_Data shown_
╭──
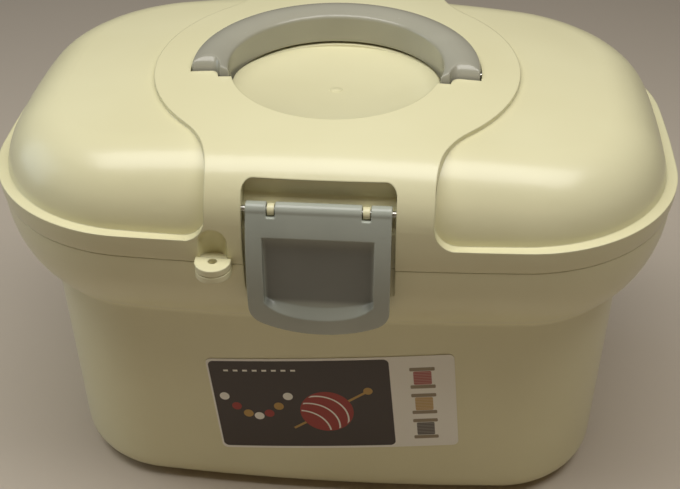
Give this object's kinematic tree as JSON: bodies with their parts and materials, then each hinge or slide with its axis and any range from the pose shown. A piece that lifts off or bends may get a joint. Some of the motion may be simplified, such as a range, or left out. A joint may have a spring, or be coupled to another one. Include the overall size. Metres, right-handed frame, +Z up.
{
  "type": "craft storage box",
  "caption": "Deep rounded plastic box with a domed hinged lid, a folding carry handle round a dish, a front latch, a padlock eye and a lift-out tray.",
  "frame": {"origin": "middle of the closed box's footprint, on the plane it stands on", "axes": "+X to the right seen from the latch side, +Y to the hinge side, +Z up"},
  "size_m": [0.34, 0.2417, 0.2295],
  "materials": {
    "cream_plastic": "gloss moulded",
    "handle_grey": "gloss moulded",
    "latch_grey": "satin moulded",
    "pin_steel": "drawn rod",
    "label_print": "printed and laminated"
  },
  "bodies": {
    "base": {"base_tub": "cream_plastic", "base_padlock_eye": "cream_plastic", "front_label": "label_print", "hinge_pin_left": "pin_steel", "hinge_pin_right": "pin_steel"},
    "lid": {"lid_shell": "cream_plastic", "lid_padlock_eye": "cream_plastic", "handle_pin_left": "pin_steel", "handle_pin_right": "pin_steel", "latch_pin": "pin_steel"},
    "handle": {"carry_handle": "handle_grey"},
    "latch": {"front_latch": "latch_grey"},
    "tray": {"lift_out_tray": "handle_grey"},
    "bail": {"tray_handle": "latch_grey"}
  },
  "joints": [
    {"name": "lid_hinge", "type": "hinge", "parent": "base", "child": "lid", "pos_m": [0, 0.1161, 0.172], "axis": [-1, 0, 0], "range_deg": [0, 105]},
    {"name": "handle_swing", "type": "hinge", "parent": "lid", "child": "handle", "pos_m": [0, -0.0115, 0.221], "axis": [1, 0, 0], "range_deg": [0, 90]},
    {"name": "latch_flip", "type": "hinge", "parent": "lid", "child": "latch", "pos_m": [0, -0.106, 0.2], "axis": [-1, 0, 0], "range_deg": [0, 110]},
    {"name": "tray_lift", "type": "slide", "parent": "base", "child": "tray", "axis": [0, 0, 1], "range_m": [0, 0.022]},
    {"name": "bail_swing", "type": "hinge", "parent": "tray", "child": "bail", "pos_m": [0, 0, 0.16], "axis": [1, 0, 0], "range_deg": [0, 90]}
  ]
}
╰──
Return every line above in which the string "bodies" occurs.

_Result for this task_
Give this object's kinematic tree as JSON: bodies with their parts and materials, then each hinge or slide with its axis and any range from the pose shown. A piece that lifts off or bends may get a joint. Some of the motion may be simplified, such as a range, or left out. A joint may have a spring, or be coupled to another one. Include the overall size. Metres, right-handed frame, +Z up.
  "bodies": {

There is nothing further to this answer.